# Objective
Starting at the line that has "valve_gland();" and stopping after the line that has "if empty is", reproduce the listing below exactly; omit everything else.

___ Extracted data

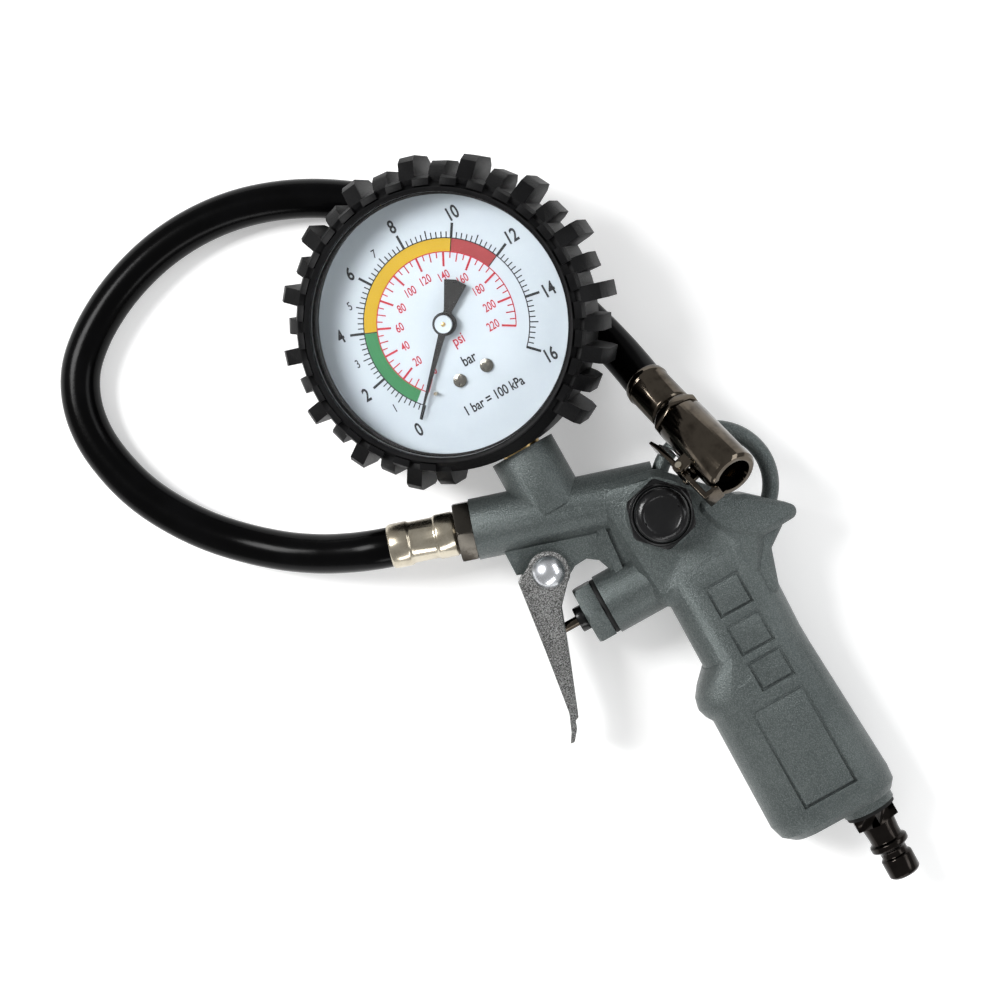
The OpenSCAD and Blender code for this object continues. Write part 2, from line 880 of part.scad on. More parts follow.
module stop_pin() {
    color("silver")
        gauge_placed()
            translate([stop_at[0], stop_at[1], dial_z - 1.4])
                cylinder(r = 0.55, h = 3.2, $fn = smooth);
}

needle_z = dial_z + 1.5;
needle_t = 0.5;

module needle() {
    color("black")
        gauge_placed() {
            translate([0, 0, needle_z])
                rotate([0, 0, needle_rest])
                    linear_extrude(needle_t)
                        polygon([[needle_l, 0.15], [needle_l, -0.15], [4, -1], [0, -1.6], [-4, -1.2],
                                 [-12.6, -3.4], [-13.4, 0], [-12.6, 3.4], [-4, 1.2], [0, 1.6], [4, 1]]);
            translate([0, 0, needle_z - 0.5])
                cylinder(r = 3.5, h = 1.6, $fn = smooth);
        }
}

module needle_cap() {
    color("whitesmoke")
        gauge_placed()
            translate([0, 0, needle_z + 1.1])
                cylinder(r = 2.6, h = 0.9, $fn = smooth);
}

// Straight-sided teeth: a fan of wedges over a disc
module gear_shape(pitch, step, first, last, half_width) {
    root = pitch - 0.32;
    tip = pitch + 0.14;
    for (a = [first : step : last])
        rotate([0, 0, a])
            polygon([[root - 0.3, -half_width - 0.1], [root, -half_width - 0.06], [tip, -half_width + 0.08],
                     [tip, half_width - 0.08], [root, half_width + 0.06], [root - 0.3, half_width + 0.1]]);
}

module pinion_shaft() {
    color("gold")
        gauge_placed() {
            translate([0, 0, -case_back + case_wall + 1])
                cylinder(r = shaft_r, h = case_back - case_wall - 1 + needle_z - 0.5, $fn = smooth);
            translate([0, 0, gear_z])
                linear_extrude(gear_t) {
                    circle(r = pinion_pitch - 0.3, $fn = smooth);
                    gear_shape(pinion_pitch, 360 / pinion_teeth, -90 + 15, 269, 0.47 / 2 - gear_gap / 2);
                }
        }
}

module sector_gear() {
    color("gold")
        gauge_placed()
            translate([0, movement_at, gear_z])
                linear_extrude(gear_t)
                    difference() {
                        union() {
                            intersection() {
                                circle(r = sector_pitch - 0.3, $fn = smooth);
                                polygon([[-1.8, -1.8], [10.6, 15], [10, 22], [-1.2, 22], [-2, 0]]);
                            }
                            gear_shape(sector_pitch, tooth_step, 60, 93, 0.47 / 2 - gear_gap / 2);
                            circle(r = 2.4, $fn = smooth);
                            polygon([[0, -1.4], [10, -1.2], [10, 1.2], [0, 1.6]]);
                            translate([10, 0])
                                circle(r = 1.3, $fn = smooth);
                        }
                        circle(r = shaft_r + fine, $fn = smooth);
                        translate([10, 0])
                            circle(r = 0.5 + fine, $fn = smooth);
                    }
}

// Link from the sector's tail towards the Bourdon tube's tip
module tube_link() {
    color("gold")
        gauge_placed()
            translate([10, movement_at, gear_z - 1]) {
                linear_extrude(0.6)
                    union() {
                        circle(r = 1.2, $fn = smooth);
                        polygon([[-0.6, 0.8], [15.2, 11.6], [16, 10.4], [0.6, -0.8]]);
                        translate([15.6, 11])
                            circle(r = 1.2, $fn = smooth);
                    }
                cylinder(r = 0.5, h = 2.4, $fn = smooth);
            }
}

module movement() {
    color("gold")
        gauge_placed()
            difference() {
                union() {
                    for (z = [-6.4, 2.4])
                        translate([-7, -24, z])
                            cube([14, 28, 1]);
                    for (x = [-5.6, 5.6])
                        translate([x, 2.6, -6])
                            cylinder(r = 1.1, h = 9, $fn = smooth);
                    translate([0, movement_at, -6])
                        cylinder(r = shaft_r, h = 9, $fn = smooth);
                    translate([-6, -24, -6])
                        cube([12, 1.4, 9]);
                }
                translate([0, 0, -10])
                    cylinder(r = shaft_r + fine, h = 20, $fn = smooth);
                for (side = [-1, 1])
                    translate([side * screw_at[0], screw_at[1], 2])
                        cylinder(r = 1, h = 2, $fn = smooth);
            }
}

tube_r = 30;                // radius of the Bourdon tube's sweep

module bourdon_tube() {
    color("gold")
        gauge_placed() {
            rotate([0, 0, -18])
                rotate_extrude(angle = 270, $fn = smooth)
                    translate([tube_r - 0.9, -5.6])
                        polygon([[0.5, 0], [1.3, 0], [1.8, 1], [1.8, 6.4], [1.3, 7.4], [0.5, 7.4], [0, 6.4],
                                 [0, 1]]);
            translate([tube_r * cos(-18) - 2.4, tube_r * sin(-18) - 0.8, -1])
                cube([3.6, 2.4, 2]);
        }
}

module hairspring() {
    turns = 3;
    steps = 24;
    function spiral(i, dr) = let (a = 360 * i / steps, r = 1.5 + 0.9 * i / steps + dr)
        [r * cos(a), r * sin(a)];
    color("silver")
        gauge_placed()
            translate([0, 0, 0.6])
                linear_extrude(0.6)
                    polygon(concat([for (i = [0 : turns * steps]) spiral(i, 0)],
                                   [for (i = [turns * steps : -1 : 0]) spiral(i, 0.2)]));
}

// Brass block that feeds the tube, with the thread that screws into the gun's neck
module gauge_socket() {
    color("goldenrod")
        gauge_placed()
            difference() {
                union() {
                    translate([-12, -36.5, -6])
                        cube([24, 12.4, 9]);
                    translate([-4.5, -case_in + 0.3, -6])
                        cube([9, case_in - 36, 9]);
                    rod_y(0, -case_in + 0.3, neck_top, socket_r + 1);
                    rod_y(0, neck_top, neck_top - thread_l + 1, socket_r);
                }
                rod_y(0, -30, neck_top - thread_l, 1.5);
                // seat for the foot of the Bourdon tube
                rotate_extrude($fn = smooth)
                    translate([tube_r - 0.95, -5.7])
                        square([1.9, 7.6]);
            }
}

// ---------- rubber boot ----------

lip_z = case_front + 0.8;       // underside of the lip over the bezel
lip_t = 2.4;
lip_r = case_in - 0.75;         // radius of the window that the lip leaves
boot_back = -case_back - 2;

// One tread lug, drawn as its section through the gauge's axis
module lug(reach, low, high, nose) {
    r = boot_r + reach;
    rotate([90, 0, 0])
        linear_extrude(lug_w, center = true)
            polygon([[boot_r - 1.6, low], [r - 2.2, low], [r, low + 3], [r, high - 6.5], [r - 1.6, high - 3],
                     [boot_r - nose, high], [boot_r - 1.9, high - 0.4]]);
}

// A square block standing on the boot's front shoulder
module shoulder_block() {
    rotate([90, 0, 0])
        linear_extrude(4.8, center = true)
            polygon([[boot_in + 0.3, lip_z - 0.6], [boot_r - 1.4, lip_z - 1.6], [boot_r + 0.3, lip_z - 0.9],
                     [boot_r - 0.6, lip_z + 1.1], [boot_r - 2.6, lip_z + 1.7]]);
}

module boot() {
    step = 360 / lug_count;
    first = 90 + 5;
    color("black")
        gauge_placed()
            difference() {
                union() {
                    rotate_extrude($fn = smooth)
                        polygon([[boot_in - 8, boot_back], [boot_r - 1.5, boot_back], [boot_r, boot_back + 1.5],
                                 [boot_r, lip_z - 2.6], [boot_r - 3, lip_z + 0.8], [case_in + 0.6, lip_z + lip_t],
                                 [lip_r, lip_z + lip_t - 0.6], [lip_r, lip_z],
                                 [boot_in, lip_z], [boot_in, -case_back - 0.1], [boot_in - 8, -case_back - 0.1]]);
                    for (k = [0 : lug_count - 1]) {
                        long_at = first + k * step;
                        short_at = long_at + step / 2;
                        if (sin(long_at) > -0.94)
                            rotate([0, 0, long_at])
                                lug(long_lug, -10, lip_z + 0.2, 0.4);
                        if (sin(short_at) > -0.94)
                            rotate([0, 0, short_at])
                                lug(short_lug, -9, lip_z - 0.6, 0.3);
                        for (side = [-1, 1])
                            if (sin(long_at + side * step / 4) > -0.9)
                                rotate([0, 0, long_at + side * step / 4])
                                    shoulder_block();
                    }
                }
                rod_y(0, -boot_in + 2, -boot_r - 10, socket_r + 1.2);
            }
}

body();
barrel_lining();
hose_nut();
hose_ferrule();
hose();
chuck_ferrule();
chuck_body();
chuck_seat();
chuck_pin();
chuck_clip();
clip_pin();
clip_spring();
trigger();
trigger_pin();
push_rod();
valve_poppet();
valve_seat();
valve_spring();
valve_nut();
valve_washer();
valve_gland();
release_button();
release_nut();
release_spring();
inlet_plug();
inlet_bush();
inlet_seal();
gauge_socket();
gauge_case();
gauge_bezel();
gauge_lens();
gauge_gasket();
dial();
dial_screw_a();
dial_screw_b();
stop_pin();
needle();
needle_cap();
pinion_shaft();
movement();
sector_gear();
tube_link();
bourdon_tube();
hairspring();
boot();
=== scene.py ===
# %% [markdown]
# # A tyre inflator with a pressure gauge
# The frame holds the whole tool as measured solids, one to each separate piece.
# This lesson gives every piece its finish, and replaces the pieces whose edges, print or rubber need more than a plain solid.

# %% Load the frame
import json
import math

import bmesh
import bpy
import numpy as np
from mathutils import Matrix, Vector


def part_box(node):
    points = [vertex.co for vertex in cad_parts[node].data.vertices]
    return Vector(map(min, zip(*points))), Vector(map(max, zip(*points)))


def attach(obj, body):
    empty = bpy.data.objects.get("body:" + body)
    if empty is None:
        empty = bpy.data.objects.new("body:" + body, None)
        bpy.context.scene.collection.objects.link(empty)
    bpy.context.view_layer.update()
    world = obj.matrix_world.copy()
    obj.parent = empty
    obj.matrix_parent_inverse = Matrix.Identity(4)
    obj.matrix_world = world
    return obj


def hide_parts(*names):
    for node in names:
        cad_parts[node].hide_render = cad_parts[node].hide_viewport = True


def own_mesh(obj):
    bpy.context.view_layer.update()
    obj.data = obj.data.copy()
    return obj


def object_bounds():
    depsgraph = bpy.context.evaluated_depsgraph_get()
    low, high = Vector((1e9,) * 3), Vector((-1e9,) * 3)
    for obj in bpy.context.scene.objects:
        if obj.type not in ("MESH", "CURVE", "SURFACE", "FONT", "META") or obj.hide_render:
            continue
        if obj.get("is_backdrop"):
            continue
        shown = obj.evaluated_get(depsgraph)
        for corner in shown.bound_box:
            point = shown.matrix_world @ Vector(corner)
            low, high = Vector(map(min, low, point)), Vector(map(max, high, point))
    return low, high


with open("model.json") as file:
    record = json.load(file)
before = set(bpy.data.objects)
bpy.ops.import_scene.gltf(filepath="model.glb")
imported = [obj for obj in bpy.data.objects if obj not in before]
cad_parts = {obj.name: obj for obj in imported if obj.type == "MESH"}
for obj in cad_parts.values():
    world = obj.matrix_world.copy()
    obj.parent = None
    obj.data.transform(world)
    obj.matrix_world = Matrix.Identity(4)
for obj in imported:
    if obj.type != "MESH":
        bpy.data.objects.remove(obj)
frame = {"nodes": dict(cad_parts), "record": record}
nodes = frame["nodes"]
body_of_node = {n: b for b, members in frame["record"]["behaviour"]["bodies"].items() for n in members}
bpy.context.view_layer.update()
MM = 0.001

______
___ Extracted data

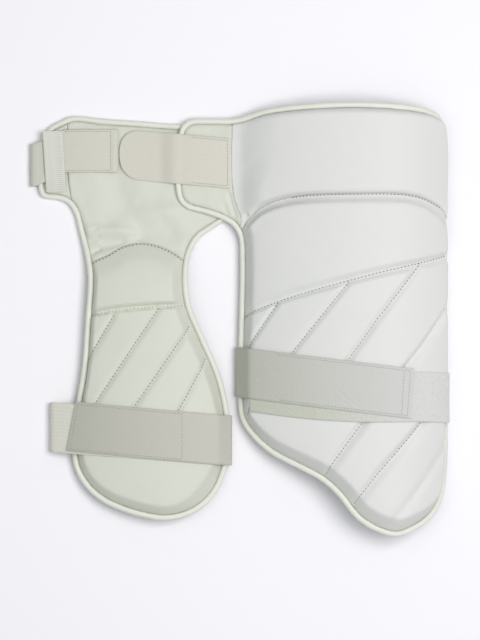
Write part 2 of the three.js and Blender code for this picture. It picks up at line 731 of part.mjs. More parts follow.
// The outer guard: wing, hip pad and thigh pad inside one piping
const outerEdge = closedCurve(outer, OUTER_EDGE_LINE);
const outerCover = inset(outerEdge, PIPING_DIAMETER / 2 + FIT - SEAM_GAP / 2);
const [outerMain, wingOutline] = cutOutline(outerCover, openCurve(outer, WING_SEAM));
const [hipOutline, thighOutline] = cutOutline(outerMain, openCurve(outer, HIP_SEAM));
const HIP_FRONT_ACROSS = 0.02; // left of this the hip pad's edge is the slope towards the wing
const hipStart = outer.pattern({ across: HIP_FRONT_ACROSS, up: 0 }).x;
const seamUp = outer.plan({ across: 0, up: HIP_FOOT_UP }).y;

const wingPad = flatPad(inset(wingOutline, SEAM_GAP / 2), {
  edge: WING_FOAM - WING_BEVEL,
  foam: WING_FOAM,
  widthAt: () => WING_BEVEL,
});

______

# Written response
valve_gland();
release_button();
release_nut();
release_spring();
inlet_plug();
inlet_bush();
inlet_seal();
gauge_socket();
gauge_case();
gauge_bezel();
gauge_lens();
gauge_gasket();
dial();
dial_screw_a();
dial_screw_b();
stop_pin();
needle();
needle_cap();
pinion_shaft();
movement();
sector_gear();
tube_link();
bourdon_tube();
hairspring();
boot();
=== scene.py ===
# %% [markdown]
# # A tyre inflator with a pressure gauge
# The frame holds the whole tool as measured solids, one to each separate piece.
# This lesson gives every piece its finish, and replaces the pieces whose edges, print or rubber need more than a plain solid.

# %% Load the frame
import json
import math

import bmesh
import bpy
import numpy as np
from mathutils import Matrix, Vector


def part_box(node):
    points = [vertex.co for vertex in cad_parts[node].data.vertices]
    return Vector(map(min, zip(*points))), Vector(map(max, zip(*points)))


def attach(obj, body):
    empty = bpy.data.objects.get("body:" + body)
    if empty is None:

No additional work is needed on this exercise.